I'm not going to lie and say the recruiting losses didn't hurt at all. I wanted Collins and Davis and Patterson. Especially Patterson. But they all chose to go elsewhere, and that's the way it goes sometimes. And it's not like the guys who are in the class are chopped liver. There's a lot of really good players coming to campus to join the plethora of really good players we already have. No one player is bigger than our whole program. Losing a recruiting target is disappointing, but ultimately not very meaningful. LSU will be fine.

Like Josey Wales tells us, it's time to get mean. It's us against everybody. Let ‘em talk. Let ‘em get in their shots. We can only control our own selves. So let's stop moping around and remember that it's a pretty kick ass time to be a Tiger. This last season was awesome and it was a whole hell of a lot fun. We seem to have collectively forgotten that.

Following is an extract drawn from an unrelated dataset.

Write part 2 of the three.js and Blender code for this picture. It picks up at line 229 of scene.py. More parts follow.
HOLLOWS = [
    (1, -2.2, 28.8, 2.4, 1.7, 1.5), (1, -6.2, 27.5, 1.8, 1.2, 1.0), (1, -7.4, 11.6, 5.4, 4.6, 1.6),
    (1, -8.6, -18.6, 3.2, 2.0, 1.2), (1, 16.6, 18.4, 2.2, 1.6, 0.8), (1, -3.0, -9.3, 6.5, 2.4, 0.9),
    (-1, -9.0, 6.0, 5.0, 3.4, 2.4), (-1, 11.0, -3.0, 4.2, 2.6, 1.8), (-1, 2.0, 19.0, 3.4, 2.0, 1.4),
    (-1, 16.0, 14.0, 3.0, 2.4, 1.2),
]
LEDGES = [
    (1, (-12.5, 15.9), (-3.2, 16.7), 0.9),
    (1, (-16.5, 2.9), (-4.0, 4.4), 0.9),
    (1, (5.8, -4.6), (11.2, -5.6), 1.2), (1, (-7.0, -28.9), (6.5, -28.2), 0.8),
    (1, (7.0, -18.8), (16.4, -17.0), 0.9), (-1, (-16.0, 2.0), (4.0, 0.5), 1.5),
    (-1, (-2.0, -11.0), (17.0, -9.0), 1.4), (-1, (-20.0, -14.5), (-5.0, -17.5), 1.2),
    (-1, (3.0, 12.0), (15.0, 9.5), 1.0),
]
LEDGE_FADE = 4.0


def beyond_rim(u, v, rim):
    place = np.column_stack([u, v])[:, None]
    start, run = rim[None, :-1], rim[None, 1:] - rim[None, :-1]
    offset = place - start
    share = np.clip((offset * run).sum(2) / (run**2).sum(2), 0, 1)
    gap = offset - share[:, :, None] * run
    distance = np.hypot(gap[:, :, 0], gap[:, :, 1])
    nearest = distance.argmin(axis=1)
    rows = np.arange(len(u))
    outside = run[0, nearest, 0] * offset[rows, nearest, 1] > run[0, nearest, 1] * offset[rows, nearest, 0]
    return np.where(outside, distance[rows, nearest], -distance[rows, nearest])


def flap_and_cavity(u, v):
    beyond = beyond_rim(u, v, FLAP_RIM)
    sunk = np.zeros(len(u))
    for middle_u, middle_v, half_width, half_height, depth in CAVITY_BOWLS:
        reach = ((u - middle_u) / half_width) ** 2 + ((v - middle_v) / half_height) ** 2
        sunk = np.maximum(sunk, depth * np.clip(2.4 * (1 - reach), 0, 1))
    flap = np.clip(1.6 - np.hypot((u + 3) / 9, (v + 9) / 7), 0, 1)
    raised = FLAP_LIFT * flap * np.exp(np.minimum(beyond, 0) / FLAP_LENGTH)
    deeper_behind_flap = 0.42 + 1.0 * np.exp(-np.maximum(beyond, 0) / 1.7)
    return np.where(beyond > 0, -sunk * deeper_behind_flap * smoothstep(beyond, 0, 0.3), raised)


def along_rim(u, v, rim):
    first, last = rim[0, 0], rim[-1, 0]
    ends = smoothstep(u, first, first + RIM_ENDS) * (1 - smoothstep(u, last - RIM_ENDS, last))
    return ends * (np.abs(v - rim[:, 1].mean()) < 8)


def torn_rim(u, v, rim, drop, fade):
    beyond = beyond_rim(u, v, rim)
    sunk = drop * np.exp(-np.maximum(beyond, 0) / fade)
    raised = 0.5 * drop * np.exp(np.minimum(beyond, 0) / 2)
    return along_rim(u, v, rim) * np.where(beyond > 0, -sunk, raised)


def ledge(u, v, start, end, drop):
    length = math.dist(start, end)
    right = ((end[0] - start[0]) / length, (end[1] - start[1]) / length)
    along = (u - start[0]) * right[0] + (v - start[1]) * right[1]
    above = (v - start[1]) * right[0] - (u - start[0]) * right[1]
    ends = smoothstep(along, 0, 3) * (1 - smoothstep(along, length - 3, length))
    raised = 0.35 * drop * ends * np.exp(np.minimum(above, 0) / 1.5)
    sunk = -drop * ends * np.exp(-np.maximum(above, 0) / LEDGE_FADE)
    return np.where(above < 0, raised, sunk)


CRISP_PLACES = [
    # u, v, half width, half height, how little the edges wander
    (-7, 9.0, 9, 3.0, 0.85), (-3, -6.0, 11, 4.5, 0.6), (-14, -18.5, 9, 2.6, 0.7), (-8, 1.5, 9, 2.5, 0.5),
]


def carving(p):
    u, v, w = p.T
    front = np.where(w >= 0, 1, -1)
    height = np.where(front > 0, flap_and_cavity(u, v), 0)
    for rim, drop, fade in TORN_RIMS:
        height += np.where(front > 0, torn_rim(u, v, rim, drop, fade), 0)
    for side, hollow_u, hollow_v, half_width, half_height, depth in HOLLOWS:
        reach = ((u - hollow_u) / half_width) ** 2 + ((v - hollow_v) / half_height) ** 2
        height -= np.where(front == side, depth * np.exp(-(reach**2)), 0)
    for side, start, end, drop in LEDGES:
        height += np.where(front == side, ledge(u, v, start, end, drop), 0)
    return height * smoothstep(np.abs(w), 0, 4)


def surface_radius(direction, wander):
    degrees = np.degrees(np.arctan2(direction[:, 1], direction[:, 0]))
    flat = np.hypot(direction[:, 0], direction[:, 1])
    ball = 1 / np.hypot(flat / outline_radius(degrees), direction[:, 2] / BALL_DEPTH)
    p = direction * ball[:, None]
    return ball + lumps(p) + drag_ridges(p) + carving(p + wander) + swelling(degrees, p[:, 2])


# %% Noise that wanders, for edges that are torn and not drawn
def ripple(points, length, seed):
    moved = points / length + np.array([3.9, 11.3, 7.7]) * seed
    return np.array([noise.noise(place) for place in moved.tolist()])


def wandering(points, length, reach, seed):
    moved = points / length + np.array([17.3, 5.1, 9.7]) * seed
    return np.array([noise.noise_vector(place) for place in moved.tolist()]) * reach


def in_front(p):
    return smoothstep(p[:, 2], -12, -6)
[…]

It's time to go out and buy an SEC title t-shirt and go forth and be the loud, obnoxious fans I know we can be. We've got nothing to hang our heads about. And I'll be honest, I haven't gotten mine yet, because I've been busy moping around about the last game. It was just one game, people. We are the defending champions of the toughest conference in America. This is a time to celebrate. I'm damn proud of my damn strong football team.

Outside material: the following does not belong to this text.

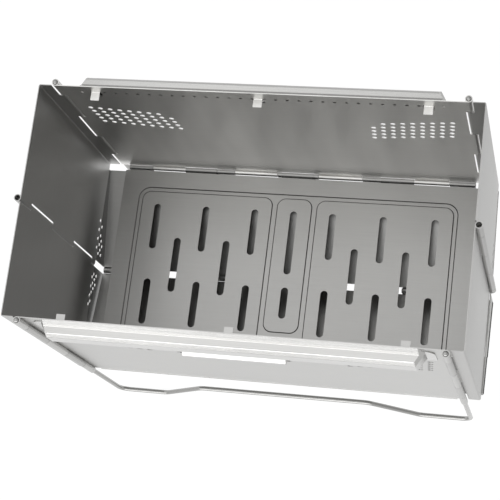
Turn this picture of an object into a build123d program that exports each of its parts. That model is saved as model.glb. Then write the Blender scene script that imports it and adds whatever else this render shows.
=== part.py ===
"""Flatpack charcoal grill of folded sheet steel on wire legs.

The X axis runs along the long walls, Y points to the back wall and Z up. Heights are
measured from the walls' lower edge while the pieces are made, and every piece is lifted
by LEG_DROP when it is written, so that the feet stand on z = 0.
"""

from build123d import *

import os
from math import atan2, cos, degrees, hypot, radians, sin

# Firebox, over the outer faces of its walls.
WIDTH = 350.0
DEPTH = 188.0
WALL_HEIGHT = 192.0
SHEET = 0.7
WALL_FOOT = 0.5  # running clearance of the folding walls above the floor
LEG_DROP = 90.0

# Hinges. Each leaf stays LEAF_GAP clear of the other leaf's eyes.
LEAF_GAP = 0.4
KNUCKLE_GAP = 0.4
CORNER_INSET = 13.2
CORNER_BORE = 4.4
CORNER_BREAKS = (WALL_HEIGHT, 171.0, 123.0, 75.0, 28.5, WALL_FOOT)
MID_BORE = 4.4
MID_PIN = 4.0
MID_PIN_RECESS = 10.0
MID_BREAKS = (WALL_HEIGHT, 168.0, 116.0, 62.0, 10.0, WALL_FOOT)
BARREL_BORE = 2.8
BARREL_PIN = 2.5
BARREL_BREAKS = (18.5, 57.3, 94.2, 133.2, 155.6)
BARREL_NOTCH = 2.5
FOLD_BORE = 4.4
FOLD_PIN = 4.0
FOLD_NOTCH = 2.75

# Wire legs.
LEG_WIRE = 4.0
LEG_TOP = WALL_HEIGHT + 0.6
LEG_BEND = 10.0
LEG_FOOT_INNER = 117.0
LEG_RISE_INNER = 75.0
LEG_RISE = 41.0

# Grate tabs, lanced out of the long walls.
TAB_SPACING = 131.5
TAB_WIDTH = 7.0
TAB_SHELF = 180.5
TAB_REACH = 6.7
TAB_WINDOW = 7.4
TAB_RELIEF = 0.8

# Vents of the long walls.
VENT_BORE = 4.2
VENT_CENTRE = (113.8, 125.2)
VENT_COLUMNS = 9
VENT_ROWS = 5
VENT_COLUMN_STEP = (7.86, 1.28)
VENT_ROW_STEP = (0.7, 7.7)
PIERCING_BORE = 2.7
PIERCING_PITCH = 9.2
PIERCING_COUNT = 32
PIERCING_HEIGHT = 180.3

# Rails: how far the outer skin stands out and how far it lies below the rim.
RAIL_LIP = (3.7, 6.5)
RAIL_LEDGE = (8.7, 6.5)
RAIL_FACE = (11.4, 11.2)
RAIL_FACE_DROP = 26.0
RAIL_FOOT_DROP = 30.0
RAIL_FLANGE = 4.0
RAIL_HALF_AT_RIM = 146.5
RAIL_HALF_AT_FACE = 140.0
RAIL_END_SLOPE = 1.8  # how far the ledge's ends lie inside the ends below it
RAIL_BEND = 0.8
EAR_HALF = 153.0
EAR_TOP = 186.0
EAR_FOOT = 157.0
EAR_RADIUS = 9.0

# Strap over a slot in the front wall.
STRAP_ENDS = (-53.0, 30.5)
STRAP_TOP = 110.2
STRAP_HEIGHT = 7.6
STRAP_REACH = 3.2
STRAP_SLOT = ((-58.0, 35.0), (103.0, 108.5))

# Floor.
FLOOR_HALF = 158.6
FLOOR_FRONT = -87.0
FLOOR_BACK = 88.6
FLOOR_CORNER = 1.0
PRESS_DEPTH = 0.7
PRESS_SLOPE = 0.8
SINK_HALF = 143.1
SINK_Y = (-67.4, 73.8)
SINK_RADIUS = 11.0
PANEL_X = (19.6, 139.5)
PANEL_Y = (-63.8, 70.2)
PANEL_RADIUS = 8.0
CAPSULE_HALF = 15.8
CAPSULE_Y = (-50.6, 70.2)
CAPSULE_RADIUS = 8.0
SLOT_WIDTH = 6.3
TONGUES = ((-14.4, 14.4), (73.7, 102.6), (-102.6, -73.7))
TONGUE_BORE = 4.7
TONGUE_FROM = 70.0
TONGUE_TO = 172.0
WINDOW_SIDE = 0.6
WINDOW_TOP = 3.2

# Heat shield: hinge axes as (y, z). Skirts are its upturned sides under the side walls.
SHIELD_BACK_AXIS = (91.9, -0.9)
SHIELD_FOLD_AXIS = (-0.2, -23.0)
SHIELD_FRONT_AXIS = (-91.9, -4.0)
SHIELD_NOTCH = (156.0, 88.3)
FOLD_SPANS_BACK = ((-173.0, -146.5), (-79.0, -38.0), (3.0, 44.0), (135.5, 173.0))
FOLD_SPANS_FRONT = ((-146.5, -121.0), (-38.0, 3.0), (98.5, 135.5))
FOLD_PIN_LEFT = (-173.0, -120.5)
FOLD_PIN_MIDDLE = (-79.5, 44.5)
FOLD_PIN_RIGHT = (98.0, 173.0)
SKIRT_TOP = -0.1
SKIRT_Y = (2.8, 88.0)
SKIRT_STEP = 1.0  # the front skirts pass this far outside the back ones
SKIRT_FREE = 55.0  # length next to the fold where the front skirts hang beside the sheet
SKIRT_DROP = 4.0  # how far their free length reaches below the sheet

# Vents at the foot of the side walls: first one of a row from the middle, and its height.
SIDE_VENT_BORE = 3.2
SIDE_VENT_PITCH = 8.2
SIDE_VENT_WALL_ROW = (13.8, 2.9, 4)
SIDE_VENT_SKIRT_ROWS = ((9.7, -3.3, 4), (13.8, -6.9, 2), (9.7, -10.5, 2))

HALF_WIDTH = WIDTH / 2
HALF_DEPTH = DEPTH / 2
CORNER_X = HALF_WIDTH - CORNER_INSET
CORNER_Y = HALF_DEPTH + CORNER_BORE / 2
CORNER_REACH = CORNER_BORE / 2 + SHEET + LEAF_GAP
MID_X = HALF_WIDTH + MID_BORE / 2
MID_REACH = MID_BORE / 2 + SHEET + LEAF_GAP
BARREL_IN = BARREL_BORE / 2
BARREL_OUT = BARREL_IN + SHEET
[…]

And if anyone gives you any guff over our team when you're sporting your colors, you need to ask them if they are an Alabama fan. If they say yes, congratulate them on their mulligan. If they say no, tell them that when their team beats three of the top five teams in the country, then we'll compare resumes. Until then, they can have a big old glass of shut the hell up. They wish they had our accomplishments.

Scoreboard.

These are the best of times. Let's start acting like it again. The time for mourning the greatest regular season in school history is over. It's time to be loud and proud about it. I wouldn't trade my team for anyone else's in the world. I wouldn't trade my coach for anyone else's. I wouldn't trade these fellow fans for any others.

We're the defending champions. Let's start acting like it.